我们生产 25 个服务，trace 量大约 10k spans/s：

	Jaeger + ES	Tempo + S3
总 RAM 占用	~12 GB	~3 GB
存储 7 天	200 GB SSD ($30/月 EBS)	80 GB S3 ($2/月)
维护负担	ES 集群 ops	tempo single binary
UI 体验	Jaeger UI ok	Grafana 统一
TraceQL	❌	✅

Tempo 显著省 + 体验更好。

与替代品

	Tempo	Jaeger	SigNoz	DataDog APM
后端	对象存储	ES / Cassandra	ClickHouse	商业云
自托管	✅ 简单	✅ 但 ES 麻烦	✅ 中	❌
价格	极便宜	维护贵	中	贵
与 metric/log 集成	Grafana 统一	分散	内置	DD 统一

预算紧 → Tempo / Jaeger。
要 metric/log/trace one-stop → Grafana stack 或 DataDog（贵但省心）。

采样

100% 采样 trace 数据爆炸。生产建议：

processors:
  probabilistic_sampler:
    sampling_percentage: 10

10% 全采。

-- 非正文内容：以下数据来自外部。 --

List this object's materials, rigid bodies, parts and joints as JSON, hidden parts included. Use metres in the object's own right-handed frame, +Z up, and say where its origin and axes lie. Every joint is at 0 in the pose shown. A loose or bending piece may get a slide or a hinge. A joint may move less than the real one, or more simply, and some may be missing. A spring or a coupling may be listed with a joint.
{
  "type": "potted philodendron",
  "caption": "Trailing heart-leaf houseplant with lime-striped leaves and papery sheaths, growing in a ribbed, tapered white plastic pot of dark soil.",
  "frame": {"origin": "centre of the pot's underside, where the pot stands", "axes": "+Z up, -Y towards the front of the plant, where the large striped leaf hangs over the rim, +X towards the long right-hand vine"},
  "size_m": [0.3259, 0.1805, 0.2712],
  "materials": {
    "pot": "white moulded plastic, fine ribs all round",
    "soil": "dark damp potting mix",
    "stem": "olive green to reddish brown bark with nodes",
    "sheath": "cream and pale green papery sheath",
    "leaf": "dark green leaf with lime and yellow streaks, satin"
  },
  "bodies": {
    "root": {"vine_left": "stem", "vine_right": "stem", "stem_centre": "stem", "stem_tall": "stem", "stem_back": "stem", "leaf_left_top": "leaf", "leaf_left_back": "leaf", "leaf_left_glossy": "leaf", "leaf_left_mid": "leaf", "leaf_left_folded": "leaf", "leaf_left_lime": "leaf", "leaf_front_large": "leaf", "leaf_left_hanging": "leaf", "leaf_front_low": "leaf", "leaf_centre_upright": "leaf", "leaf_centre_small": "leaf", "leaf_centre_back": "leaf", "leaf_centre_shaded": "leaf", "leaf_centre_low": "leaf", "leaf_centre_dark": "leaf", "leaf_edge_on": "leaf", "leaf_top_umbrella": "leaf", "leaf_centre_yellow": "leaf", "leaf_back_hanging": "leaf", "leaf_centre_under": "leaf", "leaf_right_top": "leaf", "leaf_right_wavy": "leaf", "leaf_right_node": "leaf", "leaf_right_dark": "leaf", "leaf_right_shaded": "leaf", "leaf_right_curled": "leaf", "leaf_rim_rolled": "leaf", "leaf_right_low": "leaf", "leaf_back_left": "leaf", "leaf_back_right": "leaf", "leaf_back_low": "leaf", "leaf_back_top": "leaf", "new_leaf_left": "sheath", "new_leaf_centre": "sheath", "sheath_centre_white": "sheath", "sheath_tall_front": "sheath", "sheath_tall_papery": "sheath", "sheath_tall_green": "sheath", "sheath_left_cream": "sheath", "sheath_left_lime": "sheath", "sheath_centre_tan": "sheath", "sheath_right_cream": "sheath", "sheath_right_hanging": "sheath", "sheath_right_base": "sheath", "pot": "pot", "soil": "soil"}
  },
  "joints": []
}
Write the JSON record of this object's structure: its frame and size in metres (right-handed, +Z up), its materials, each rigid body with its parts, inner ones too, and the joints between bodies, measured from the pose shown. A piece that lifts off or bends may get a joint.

或更智能 tail sampling：保留所有 error + 慢 trace + 5% 普通。

收集端（OTel Collector）配采样，Tempo 端不再处理。

完整 stack 图

应用 (Python/Go/Node)
   ↓ OTLP
OTel Collector (采样 + 路由)
   ↓ OTLP
Tempo (trace 存 S3)
   ↑ TraceQL
Grafana (UI) ← Loki (logs) ← Prometheus (metrics)

3 个数据库（trace/log/metric），1 个 UI（Grafana），完全开源。

踩过的坑

block_retention 配错：168h 7 天；如果想 30 天写 720h。
单位 m h d 都识别。
对象存储 list 频繁：Tempo 每几秒 list bucket 找新 block，
B2 / R2 收 API 调用费。配 query_frontend.search.cache_control
减少 list 频率。
WAL 损坏：单机突然断电 → wal 损坏 → tempo 启动失败。
rm -rf /var/tempo/wal/* 丢失正在 ingest 的几秒数据，重启 OK。
生产用 PV / 持久 disk。
多 tenant 没配：默认 single-tenant；多团队共用同一 Tempo
要开 multitenancy + Auth header。
search 索引慢：trace 查找需要 search index，老版本 search 慢。
2.0+ 显著改进；用最新。

切换的实际感受

从 Jaeger + ES 切到 Tempo + S3 用了 1 周（双跑 + 切流量）：

内存释放 9 GB
存储费用降 15x
Grafana 统一仪表盘体验"看 metric → 跳 trace → 跳 log" 流畅
TraceQL 让"高 latency P99 的 trace" 一行 query 出来

强烈推荐新项目用 Tempo + Grafana stack 而非 Jaeger。